Vejo na tela do computador a nova folha digitalizada, uso o zoom 400% para conferir os pormenores. Ao abrir a plataforma eletrônica, constato que o laser voltou a destruir o original, e assim acontece, sucessivamente, com todo o capítulo. Fico com a versão virtual na tela, mas a tecnologia desintegrou as provas tipográficas. Presságio do fim do impresso?

A primeira imagem do jantar descrita por Aldo Neto é Renata da França descendo as escadas brancas de mármore de Carrara, no seu palácio na Itália, “em deslumbrante vestido negro de veludo”. Em uma figura literária, ele diz que o toque dos saltos na pedra se confunde com o fundo musical de canto, lira, cítara, flauta e percussão, sob a regência do maestro francês Claude Goudimel, de 29 anos, compositor de canções em quatro, cinco e até 16 vozes. O jovem chegara de Paris. Renata ficou impressionada com o seu talento e desenvoltura, e prometeu, durante o jantar, ajudá-lo a concretizar seu sonho: criar uma escola de música. A enciclopédia me revela que o projeto de Goudimel se torna realidade sete anos depois.

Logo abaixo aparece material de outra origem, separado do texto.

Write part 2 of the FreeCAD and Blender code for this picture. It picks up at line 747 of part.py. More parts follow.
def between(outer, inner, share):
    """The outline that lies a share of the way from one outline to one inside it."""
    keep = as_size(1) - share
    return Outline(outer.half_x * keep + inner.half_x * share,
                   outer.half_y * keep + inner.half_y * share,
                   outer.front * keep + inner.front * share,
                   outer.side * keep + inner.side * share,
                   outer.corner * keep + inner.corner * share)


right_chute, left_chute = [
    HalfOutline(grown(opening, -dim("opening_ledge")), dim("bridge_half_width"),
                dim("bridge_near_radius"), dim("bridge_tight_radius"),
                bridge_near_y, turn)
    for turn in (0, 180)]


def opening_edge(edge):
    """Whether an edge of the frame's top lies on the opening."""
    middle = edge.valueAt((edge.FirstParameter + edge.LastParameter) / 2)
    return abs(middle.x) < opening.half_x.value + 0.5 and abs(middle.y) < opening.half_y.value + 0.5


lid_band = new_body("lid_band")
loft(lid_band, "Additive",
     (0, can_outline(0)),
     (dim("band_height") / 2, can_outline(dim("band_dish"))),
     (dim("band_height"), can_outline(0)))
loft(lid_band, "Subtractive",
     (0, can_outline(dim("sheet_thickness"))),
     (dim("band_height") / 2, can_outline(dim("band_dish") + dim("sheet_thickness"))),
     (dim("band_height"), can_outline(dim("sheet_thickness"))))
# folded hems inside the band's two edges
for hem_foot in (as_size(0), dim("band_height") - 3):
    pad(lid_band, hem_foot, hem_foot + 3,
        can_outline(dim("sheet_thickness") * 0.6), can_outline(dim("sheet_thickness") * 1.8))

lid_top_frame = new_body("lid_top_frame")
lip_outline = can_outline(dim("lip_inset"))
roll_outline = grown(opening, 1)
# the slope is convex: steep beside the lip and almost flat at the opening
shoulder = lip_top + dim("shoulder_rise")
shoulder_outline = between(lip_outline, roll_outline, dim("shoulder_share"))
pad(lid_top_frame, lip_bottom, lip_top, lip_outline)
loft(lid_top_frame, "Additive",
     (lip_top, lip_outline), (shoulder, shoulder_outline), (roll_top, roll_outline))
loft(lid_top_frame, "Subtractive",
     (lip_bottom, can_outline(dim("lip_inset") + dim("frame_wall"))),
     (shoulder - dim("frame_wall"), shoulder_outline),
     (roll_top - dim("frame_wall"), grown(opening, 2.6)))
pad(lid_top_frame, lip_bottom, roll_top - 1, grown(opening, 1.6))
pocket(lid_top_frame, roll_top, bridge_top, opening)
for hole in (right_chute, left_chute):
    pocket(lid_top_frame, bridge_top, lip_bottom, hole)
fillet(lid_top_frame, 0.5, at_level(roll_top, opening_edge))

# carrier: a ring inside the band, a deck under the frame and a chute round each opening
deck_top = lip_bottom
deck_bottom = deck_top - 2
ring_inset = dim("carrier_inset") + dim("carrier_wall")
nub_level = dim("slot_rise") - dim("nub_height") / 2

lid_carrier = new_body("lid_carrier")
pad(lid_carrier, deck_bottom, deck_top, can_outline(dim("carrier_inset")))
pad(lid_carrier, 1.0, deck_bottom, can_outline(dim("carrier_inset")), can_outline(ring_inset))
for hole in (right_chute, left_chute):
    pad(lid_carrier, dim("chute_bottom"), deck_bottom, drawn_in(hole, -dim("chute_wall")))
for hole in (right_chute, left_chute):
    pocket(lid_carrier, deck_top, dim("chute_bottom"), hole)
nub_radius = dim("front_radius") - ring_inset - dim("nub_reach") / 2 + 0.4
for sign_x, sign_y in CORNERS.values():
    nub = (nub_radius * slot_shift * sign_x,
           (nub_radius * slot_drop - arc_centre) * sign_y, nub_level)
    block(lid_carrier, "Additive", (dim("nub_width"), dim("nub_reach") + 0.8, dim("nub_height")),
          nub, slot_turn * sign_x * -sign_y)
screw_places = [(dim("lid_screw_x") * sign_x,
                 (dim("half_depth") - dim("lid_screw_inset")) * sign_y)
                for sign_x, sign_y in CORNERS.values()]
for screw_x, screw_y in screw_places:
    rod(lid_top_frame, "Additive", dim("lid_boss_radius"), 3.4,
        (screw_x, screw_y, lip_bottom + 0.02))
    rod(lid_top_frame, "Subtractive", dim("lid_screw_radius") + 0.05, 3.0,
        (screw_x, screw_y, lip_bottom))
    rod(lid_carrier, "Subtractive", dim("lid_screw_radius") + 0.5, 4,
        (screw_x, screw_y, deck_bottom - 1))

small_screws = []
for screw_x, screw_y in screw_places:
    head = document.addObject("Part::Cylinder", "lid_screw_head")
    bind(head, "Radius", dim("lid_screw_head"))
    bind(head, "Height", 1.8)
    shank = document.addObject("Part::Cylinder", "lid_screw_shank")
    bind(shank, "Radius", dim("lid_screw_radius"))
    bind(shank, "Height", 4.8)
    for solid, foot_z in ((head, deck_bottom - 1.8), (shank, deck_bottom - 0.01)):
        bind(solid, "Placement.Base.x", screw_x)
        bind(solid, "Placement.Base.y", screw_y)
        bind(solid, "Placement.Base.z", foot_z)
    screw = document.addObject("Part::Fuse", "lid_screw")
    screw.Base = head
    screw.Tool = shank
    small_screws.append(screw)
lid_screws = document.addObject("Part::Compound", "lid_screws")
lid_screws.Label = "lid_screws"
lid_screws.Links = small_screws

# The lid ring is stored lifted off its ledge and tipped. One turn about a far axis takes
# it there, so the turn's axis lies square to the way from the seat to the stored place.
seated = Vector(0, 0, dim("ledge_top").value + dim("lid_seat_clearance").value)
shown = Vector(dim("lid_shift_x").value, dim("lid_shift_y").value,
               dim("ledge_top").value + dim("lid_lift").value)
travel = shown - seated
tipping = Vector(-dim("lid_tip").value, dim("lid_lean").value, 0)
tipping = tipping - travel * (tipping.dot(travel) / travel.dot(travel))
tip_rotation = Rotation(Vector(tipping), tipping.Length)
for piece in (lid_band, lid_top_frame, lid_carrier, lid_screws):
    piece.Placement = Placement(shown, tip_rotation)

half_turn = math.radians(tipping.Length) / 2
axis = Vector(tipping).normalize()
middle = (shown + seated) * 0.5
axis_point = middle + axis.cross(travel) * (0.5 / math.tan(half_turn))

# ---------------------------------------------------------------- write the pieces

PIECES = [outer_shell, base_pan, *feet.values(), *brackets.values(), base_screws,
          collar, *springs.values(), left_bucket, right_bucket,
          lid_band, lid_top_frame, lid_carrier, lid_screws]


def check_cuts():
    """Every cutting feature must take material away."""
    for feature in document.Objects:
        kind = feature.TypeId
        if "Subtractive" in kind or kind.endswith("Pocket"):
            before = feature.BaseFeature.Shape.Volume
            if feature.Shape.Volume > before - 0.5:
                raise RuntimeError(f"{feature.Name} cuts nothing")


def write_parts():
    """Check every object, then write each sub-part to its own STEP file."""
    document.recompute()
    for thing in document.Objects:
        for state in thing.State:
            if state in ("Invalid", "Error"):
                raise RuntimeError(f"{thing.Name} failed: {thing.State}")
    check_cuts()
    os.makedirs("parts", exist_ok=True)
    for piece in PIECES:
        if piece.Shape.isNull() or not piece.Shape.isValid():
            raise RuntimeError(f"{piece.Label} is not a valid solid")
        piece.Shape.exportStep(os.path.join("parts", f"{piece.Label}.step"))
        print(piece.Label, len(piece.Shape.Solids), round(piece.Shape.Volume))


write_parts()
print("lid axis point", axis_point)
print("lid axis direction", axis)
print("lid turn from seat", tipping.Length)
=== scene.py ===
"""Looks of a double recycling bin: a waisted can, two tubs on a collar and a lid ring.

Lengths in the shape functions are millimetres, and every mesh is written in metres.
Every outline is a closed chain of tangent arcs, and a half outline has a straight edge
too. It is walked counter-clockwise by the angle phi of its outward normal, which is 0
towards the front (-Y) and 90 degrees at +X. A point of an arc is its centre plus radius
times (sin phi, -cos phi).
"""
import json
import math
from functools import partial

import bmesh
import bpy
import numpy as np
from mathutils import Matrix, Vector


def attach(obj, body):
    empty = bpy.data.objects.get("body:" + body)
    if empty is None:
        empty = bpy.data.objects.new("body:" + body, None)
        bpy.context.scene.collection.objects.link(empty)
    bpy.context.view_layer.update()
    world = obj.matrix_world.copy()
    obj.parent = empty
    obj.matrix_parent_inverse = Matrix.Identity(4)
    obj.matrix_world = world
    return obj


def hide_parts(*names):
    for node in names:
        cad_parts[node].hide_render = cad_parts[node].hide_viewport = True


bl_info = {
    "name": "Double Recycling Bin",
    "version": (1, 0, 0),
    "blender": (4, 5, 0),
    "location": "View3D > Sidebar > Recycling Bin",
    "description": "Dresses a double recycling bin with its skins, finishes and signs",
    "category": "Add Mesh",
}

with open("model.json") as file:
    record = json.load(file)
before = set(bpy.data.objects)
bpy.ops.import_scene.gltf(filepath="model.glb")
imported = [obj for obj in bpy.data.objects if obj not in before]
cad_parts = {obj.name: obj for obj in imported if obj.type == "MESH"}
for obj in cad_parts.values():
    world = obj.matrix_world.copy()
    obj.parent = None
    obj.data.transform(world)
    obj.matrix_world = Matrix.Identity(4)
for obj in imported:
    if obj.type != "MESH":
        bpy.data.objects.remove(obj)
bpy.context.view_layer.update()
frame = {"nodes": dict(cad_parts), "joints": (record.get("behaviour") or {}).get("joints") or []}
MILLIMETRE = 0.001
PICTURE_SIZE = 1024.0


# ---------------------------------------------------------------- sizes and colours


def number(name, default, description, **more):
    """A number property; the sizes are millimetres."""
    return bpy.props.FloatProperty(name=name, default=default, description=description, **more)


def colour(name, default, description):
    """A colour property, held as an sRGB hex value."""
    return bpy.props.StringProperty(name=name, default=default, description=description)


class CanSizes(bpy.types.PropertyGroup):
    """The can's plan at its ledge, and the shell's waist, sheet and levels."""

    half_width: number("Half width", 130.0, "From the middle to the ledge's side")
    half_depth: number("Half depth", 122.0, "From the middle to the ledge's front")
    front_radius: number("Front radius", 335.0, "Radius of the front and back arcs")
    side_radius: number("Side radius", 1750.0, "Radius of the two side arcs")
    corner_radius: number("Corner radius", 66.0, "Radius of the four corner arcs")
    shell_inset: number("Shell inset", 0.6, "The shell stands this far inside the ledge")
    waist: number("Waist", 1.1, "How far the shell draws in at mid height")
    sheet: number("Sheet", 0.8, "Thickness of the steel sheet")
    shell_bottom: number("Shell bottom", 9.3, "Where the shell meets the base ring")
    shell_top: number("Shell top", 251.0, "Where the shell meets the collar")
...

“Ferrara lhe dá o braço para introduzi-la ao salão. A princesa do Renascimento estende a mão para que suas joias sejam beijadas por Michelangelo e Ariosto. Ao se aproximar do conterrâneo Rabelais, sorri, lhe dá maior atenção”, revelou o narrador, que podia não ter talento para ser romancista, mas começa a se mostrar bom observador, apesar de faltar-lhe a argúcia do repórter, um século antes dos jornais. “A imensa mesa de cedro está preparada para o banquete. Foram dispostos 13 lugares, como na Santa Ceia”, compara. “Os pratos azuis de Florença”, ele pormenoriza, “têm a imagem da Virgem Maria e dois anjos circundam o Menino Jesus. Os talheres franceses de prata trazem o brasão da corte do cunhado Luís XII. São facas pontiagudas e modernos garfos com três dentes; até então eles possuíam apenas dois. Havia cálices góticos de ouro para servir a bebida.”